Nothing more romantic than machine guns firing bullets, am I right?

In the field of human combat, you would be hard pressed to find a more legitimately romantic weapon than the Spitfire.

A weapon intended overwhelmingly for defense rather than offense, a weapon whose greatest use was to defend a nation against bombardment by Nazi Germany at overwhelming odds and so stave off an invasion. A weapon only rarely used to oppress, or to strike at civilians, or to inflict any of the horrors of modern warfare.
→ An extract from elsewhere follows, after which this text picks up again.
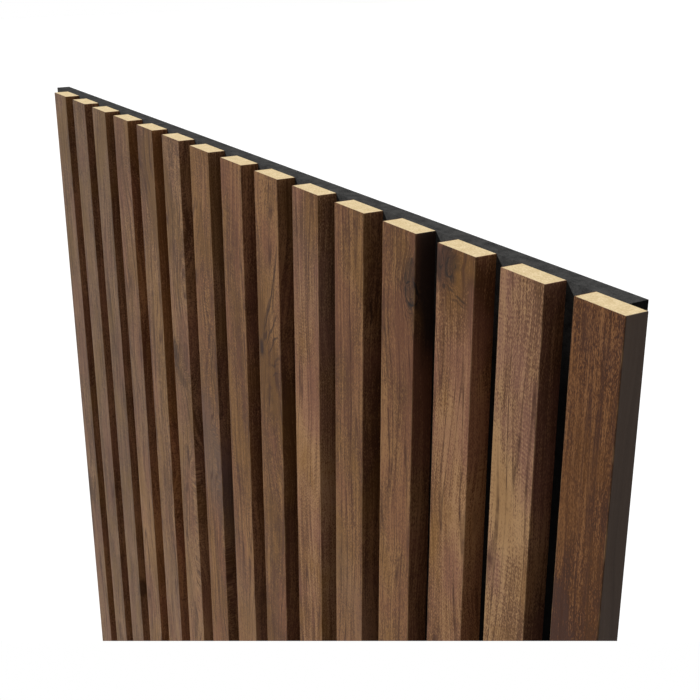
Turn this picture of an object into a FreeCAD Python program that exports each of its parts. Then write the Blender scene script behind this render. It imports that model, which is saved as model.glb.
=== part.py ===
import FreeCAD, Part
import os

import Sketcher

# Acoustic slat wall panel: veneered slats glued and stapled onto one sheet of felt.
# +X runs to the right as seen from the room, +Y runs into the wall and +Z runs up.
# The origin is the middle of the felt's back face, the face that lies on the wall.

# Driving dimensions in millimetres, counts as plain numbers
SIZES = {
    "panel_length": 2400,
    "slat_count": 15,
    "slat_width": 25,
    "slat_gap": 15,
    "slat_depth": 10,
    "core_round": 0.1,
    "veneer_thickness": 0.4,
    "felt_thickness": 9,
    "lap_width": 9,
    "staple_rows": 5,
    "staple_inset": 60,
    "staple_crown": 10,
    "staple_bite": 6,
    "wire_width": 1.2,
    "wire_thickness": 0.6,
}

doc = FreeCAD.newDocument("acoustic_slat_wall_panel")
sheet = doc.addObject("Spreadsheet::Sheet", "sizes")
for row, (alias, number) in enumerate(SIZES.items(), start=1):
    sheet.set(f"A{row}", alias)
    sheet.set(f"B{row}", str(number))
    sheet.setAlias(f"B{row}", alias)
doc.recompute()

# Sizes that follow from the driving dimensions, as expressions over the sheet
PITCH = "(sizes.slat_width + sizes.slat_gap)"
FELT_WIDTH = f"(sizes.slat_count * {PITCH})"
FELT_REACH = "(sizes.lap_width + sizes.slat_gap)"
FIRST_SLAT_X = f"({FELT_REACH} + sizes.slat_width / 2 - {FELT_WIDTH} / 2)"
CORE_WIDTH = "(sizes.slat_width - 2 * sizes.veneer_thickness)"
CORE_DEPTH = "(sizes.slat_depth - sizes.veneer_thickness)"
SLAT_ROUND = "(sizes.core_round + sizes.veneer_thickness)"
STAPLE_LENGTH = "(sizes.felt_thickness + sizes.staple_bite)"
FIRST_ROW_Z = "(sizes.staple_inset - sizes.panel_length / 2)"
ROWS_HEIGHT = "(sizes.panel_length - 2 * sizes.staple_inset)"
# The last slat overhangs the felt by the lap, so every staple sits half a lap left of its slat's middle
STAPLE_SHIFT = "(-sizes.lap_width / 2)"
FIRST_STAPLE_X = f"({FIRST_SLAT_X} + {STAPLE_SHIFT})"
SLATS_SPREAD = f"((sizes.slat_count - 1) * {PITCH})"


def value(expression):
    """Number that an expression over the sheet gives."""
    return float(sheet.evalExpression(expression))


def new_body(label, x_place, y_place, z_place="0"):
    """Empty body whose placement follows the sheet."""
    body = doc.addObject("PartDesign::Body", label)
    body.Label = label
    for axis, place in zip("xyz", (x_place, y_place, z_place)):
        body.setExpression(f"Placement.Base.{axis}", place)
    return body


def origin_feature(body, role):
    """Origin plane or axis of the body with the given role."""
    return next(feature for feature in body.Origin.OriginFeatures if feature.Role == role)


def new_sketch(body, plane_role, name):
    """Sketch that lies on one of the body's origin planes."""
    sketch = body.newObject("Sketcher::SketchObject", name)
    sketch.AttachmentSupport = [(origin_feature(body, plane_role), "")]
    sketch.MapMode = "FlatFace"
    return sketch


def hold_corner(sketch, line, kind, place, axis_line):
    """Ties the start of a line to the sketch's origin along one direction."""
    if value(place) == 0:
        sketch.addConstraint(Sketcher.Constraint("PointOnObject", line, 1, axis_line))
        return
    number = sketch.addConstraint(Sketcher.Constraint(kind, -1, 1, line, 1, value(place)))
    sketch.setExpression(f"Constraints[{number}]", place)


def outline(sketch, corners):
    """Closed outline of straight lines with each corner held by its two expressions."""
    horizontal_axis, vertical_axis = -1, -2
    first = sketch.GeometryCount
    points = [FreeCAD.Vector(value(x), value(y), 0) for x, y in corners]
    for start, end in zip(points, points[1:] + points[:1]):
        sketch.addGeometry(Part.LineSegment(start, end), False)
    for index in range(len(corners)):
        line = first + index
        following = first + (index + 1) % len(corners)
        sketch.addConstraint(Sketcher.Constraint("Coincident", line, 2, following, 1))
    for index, (x, y) in enumerate(corners):
        hold_corner(sketch, first + index, "DistanceX", x, vertical_axis)
        hold_corner(sketch, first + index, "DistanceY", y, horizontal_axis)


def rectangle(sketch, left, right, low, high):
    """Closed rectangle between four expressions."""
    outline(sketch, [(left, low), (right, low), (right, high), (left, high)])


def u_profile(sketch, width, wall, opens_at, web_at):
    """U on its side: two legs from opens_at to web_at, joined by a web of the same wall."""
    inner_at = f"({web_at} + {wall})" if value(web_at) < value(opens_at) else f"({web_at} - {wall})"
    left, right = f"(-{width} / 2)", f"({width} / 2)"
    inner_left, inner_right = f"({left} + {wall})", f"({right} - {wall})"
    outline(sketch, [
        (left, opens_at), (left, web_at), (right, web_at), (right, opens_at),
        (inner_right, opens_at), (inner_right, inner_at),
        (inner_left, inner_at), (inner_left, opens_at),
    ])


def pad_both_ways(body, sketch, length):
    """Pad of the sketch, half of the length to each side of its plane."""
    pad = body.newObject("PartDesign::Pad", f"{body.Name}_pad")
    pad.Profile = sketch
    pad.Midplane = True
    pad.setExpression("Length", length)
    doc.recompute()
    return pad


def round_upright_edges(body, base, half_width, y_place, radius, name):
    """Fillet on the two edges along Z that stand at plus and minus half_width, y_place."""
    wanted = [(-value(half_width), value(y_place)), (value(half_width), value(y_place))]
    names = []
    for number, edge in enumerate(base.Shape.Edges, start=1):
        low, high = edge.Vertexes[0].Point, edge.Vertexes[-1].Point
        for x, y in wanted:
            if all(abs(end.x - x) < 1e-6 and abs(end.y - y) < 1e-6 for end in (low, high)):
                names.append(f"Edge{number}")
    fillet = body.newObject("PartDesign::Fillet", name)
    fillet.Base = (base, names)
    fillet.setExpression("Radius", radius)
    doc.recompute()
    return fillet


def pocket_towards_room(body, sketch, depth):
    """Pocket from a sketch on the back face towards -Y."""
    before = body.Shape.Volume
    pocket = body.newObject("PartDesign::Pocket", f"{sketch.Name}_pocket")
    pocket.Profile = sketch
    pocket.Reversed = True
    pocket.setExpression("Length", depth)
    doc.recompute()
    if body.Shape.Volume >= before:
        raise ValueError(f"{pocket.Name} cuts nothing")
    return pocket


def repeat_staples(body, features, along_slats):
    """Pattern of the features over all rows, and over all slats where that is wanted."""
    pattern = body.newObject("PartDesign::LinearPattern", f"{body.Name}_pattern")
    pattern.Originals = features
    pattern.Direction = (origin_feature(body, "Z_Axis"), [""])
    pattern.setExpression("Length", ROWS_HEIGHT)
    pattern.setExpression("Occurrences", "sizes.staple_rows")
    if along_slats:
        pattern.Direction2 = (origin_feature(body, "X_Axis"), [""])
        pattern.setExpression("Length2", SLATS_SPREAD)
        pattern.setExpression("Occurrences2", "sizes.slat_count")
    body.Tip = pattern
    doc.recompute()
    return pattern


def staple_rectangle(sketch, left, right, x_centre):
    """Rectangle as high as the staple's wire, in the first row."""
    low = f"({FIRST_ROW_Z} - sizes.wire_width / 2)"
    high = f"({FIRST_ROW_Z} + sizes.wire_width / 2)"
    rectangle(sketch, f"({x_centre} + {left})", f"({x_centre} + {right})", low, high)


def leg_rectangles(sketch, x_centre):
    """Sections of the two staple legs, in the first row."""
    outer, inner = "(sizes.staple_crown / 2)", "(sizes.staple_crown / 2 - sizes.wire_thickness)"
    staple_rectangle(sketch, f"(-{outer})", f"(-{inner})", x_centre)
    staple_rectangle(sketch, inner, outer, x_centre)


def make_felt():
    """Felt sheet with a slot for every staple."""
    felt = new_body("felt_backing", "0", "0")
    section = new_sketch(felt, "XY_Plane", "felt_section")
    rectangle(section, f"(-{FELT_WIDTH} / 2)", f"({FELT_WIDTH} / 2)", "(-sizes.felt_thickness)", "0")
    pad_both_ways(felt, section, "sizes.panel_length")

    crown_slot = new_sketch(felt, "XZ_Plane", "felt_crown_slot")
    staple_rectangle(crown_slot, "(-sizes.staple_crown / 2)", "(sizes.staple_crown / 2)", FIRST_STAPLE_X)
    crown_pocket = pocket_towards_room(felt, crown_slot, "sizes.wire_thickness")

    leg_slots = new_sketch(felt, "XZ_Plane", "felt_leg_slots")
    leg_rectangles(leg_slots, FIRST_STAPLE_X)
    leg_pocket = pocket_towards_room(felt, leg_slots, "sizes.felt_thickness")

    repeat_staples(felt, [crown_pocket, leg_pocket], along_slats=True)
    return felt


def make_core(index):
    """Fibreboard core of one slat, with eased front edges and slots for the staple legs."""
    x_place = f"{FIRST_SLAT_X} + {index} * {PITCH}"
    core = new_body(f"slat_core_{index + 1:02d}", x_place, "-sizes.felt_thickness")
    section = new_sketch(core, "XY_Plane", f"core_section_{index + 1:02d}")
    rectangle(section, f"(-{CORE_WIDTH} / 2)", f"({CORE_WIDTH} / 2)", f"(-{CORE_DEPTH})", "0")
    pad = pad_both_ways(core, section, "sizes.panel_length")
    round_upright_edges(core, pad, f"({CORE_WIDTH} / 2)", f"(-{CORE_DEPTH})", "sizes.core_round",
                        f"core_round_{index + 1:02d}")

    leg_slots = new_sketch(core, "XZ_Plane", f"core_leg_slots_{index + 1:02d}")
    leg_rectangles(leg_slots, STAPLE_SHIFT)
    leg_pocket = pocket_towards_room(core, leg_slots, "sizes.staple_bite")
    repeat_staples(core, [leg_pocket], along_slats=False)
    return core


def make_veneer(index):
    """Veneer of one slat, folded over the core's front and both its sides."""
    x_place = f"{FIRST_SLAT_X} + {index} * {PITCH}"
    veneer = new_body(f"slat_veneer_{index + 1:02d}", x_place, "-sizes.felt_thickness")
    section = new_sketch(veneer, "XY_Plane", f"veneer_section_{index + 1:02d}")
    u_profile(section, "sizes.slat_width", "sizes.veneer_thickness", "0", "(-sizes.slat_depth)")
    pad = pad_both_ways(veneer, section, "sizes.panel_length")
    outside = round_upright_edges(veneer, pad, "(sizes.slat_width / 2)", "(-sizes.slat_depth)",
                                  SLAT_ROUND, f"veneer_outer_round_{index + 1:02d}")
    round_upright_edges(veneer, outside, f"({CORE_WIDTH} / 2)", f"(-{CORE_DEPTH})",
                        "sizes.core_round", f"veneer_inner_round_{index + 1:02d}")
    return veneer


def make_staples():
    """Flat-wire staples, driven from the back until the crown lies flush in the felt."""
    staples = new_body("staples", FIRST_STAPLE_X, f"-{STAPLE_LENGTH}", FIRST_ROW_Z)
    section = new_sketch(staples, "XY_Plane", "staple_section")
    u_profile(section, "sizes.staple_crown", "sizes.wire_thickness", "0", STAPLE_LENGTH)
    pad = pad_both_ways(staples, section, "sizes.wire_width")
    repeat_staples(staples, [pad], along_slats=True)
    return staples


def check_document(parts):
    """Stops where an object failed or a sub-part's shape isn't sound."""
    for item in doc.Objects:
        if {"Invalid", "Error"} & set(item.State):
            raise ValueError(f"{item.Name} failed: {item.State}")
    for part in parts:
        if part.Shape.isNull() or not part.Shape.isValid():
            raise ValueError(f"{part.Label} has no sound shape")


slats = range(int(value("sizes.slat_count")))
parts = [make_felt()]
parts += [make_core(index) for index in slats]
parts += [make_veneer(index) for index in slats]
parts.append(make_staples())
doc.recompute()
check_document(parts)

os.makedirs("parts", exist_ok=True)
for part in parts:
    part.Shape.exportStep(f"parts/{part.Label}.step")
    box = part.Shape.BoundBox
    print(part.Label, len(part.Shape.Solids), round(part.Shape.Volume, 1),
          [round(end, 3) for end in (box.XMin, box.XMax, box.YMin, box.YMax, box.ZMin, box.ZMax)])
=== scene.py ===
import math

import bpy
from mathutils import Matrix, Vector


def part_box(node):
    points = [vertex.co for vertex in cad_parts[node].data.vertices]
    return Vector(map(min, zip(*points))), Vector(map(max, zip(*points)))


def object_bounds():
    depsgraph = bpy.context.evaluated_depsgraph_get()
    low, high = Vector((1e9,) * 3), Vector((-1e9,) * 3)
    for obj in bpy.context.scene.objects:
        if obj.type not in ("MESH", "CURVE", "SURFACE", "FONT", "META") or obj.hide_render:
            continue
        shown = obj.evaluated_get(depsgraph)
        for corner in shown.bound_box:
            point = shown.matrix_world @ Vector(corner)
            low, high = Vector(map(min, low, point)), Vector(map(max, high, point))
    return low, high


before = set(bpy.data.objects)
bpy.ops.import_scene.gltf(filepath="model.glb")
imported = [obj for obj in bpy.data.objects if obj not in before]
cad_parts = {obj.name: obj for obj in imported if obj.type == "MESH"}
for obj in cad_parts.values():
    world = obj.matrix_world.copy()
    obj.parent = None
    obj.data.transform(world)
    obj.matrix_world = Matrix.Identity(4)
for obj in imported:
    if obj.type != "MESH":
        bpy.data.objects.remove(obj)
cad_low, cad_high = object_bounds()

# Looks of an acoustic slat wall panel: walnut-veneered fibreboard slats on dark pressed felt.
# Everything is in metres in the frame of the part: +X right, +Y into the wall, +Z up.
# The patterns of the materials are drawn in millimetres.

MILLIMETRE = 0.001
PER_METRE = 1 / MILLIMETRE


def linear(hex_colour):
    """Linear colour of an sRGB hex value."""
    channels = [int(hex_colour[place:place + 2], 16) / 255 for place in (1, 3, 5)]
    return tuple(c / 12.92 if c <= 0.04045 else ((c + 0.055) / 1.055) ** 2.4 for c in channels) + (1.0,)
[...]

A weapon that was an aluminum embodiment of the Tibetan philosophy: don't start none, won't be none.
posted by ROU_Xenophobe at 10:14 AM on November 10, 2011 [5 favorites]


>>It would have been nice to hear the sound of the original rounds being fired as well.

>There's probably little reason why they couldn't have done this, but several reasons why they might not have wanted to.


I remember watching a documentary on the recovery of the 'Glacier Girl', they fired off one of the guns after pulling up out of 260' feet of ice.
posted by the_artificer at 10:36 AM on November 10, 2011


I really don't think there's a connection there.

You are absolutely right. Somehow I looked at your previous comment and despite fully understanding what you meant by "electrically primed" my mind decided I needed to write something on electric drive weapons.

They both have the end result of providing a more reliable and much faster firing system, but don't really have any relation to one another other than both exist in modern, large firearms.

All I can say is that my train of thoughts jumped the tracks.

posted by quin at 10:54 AM on November 10, 2011 [1 favorite]


All I can say is that my train of thoughts jumped the tracks.

Dude, I manage to run my train of thoughts into canals on a regular basis. No problem.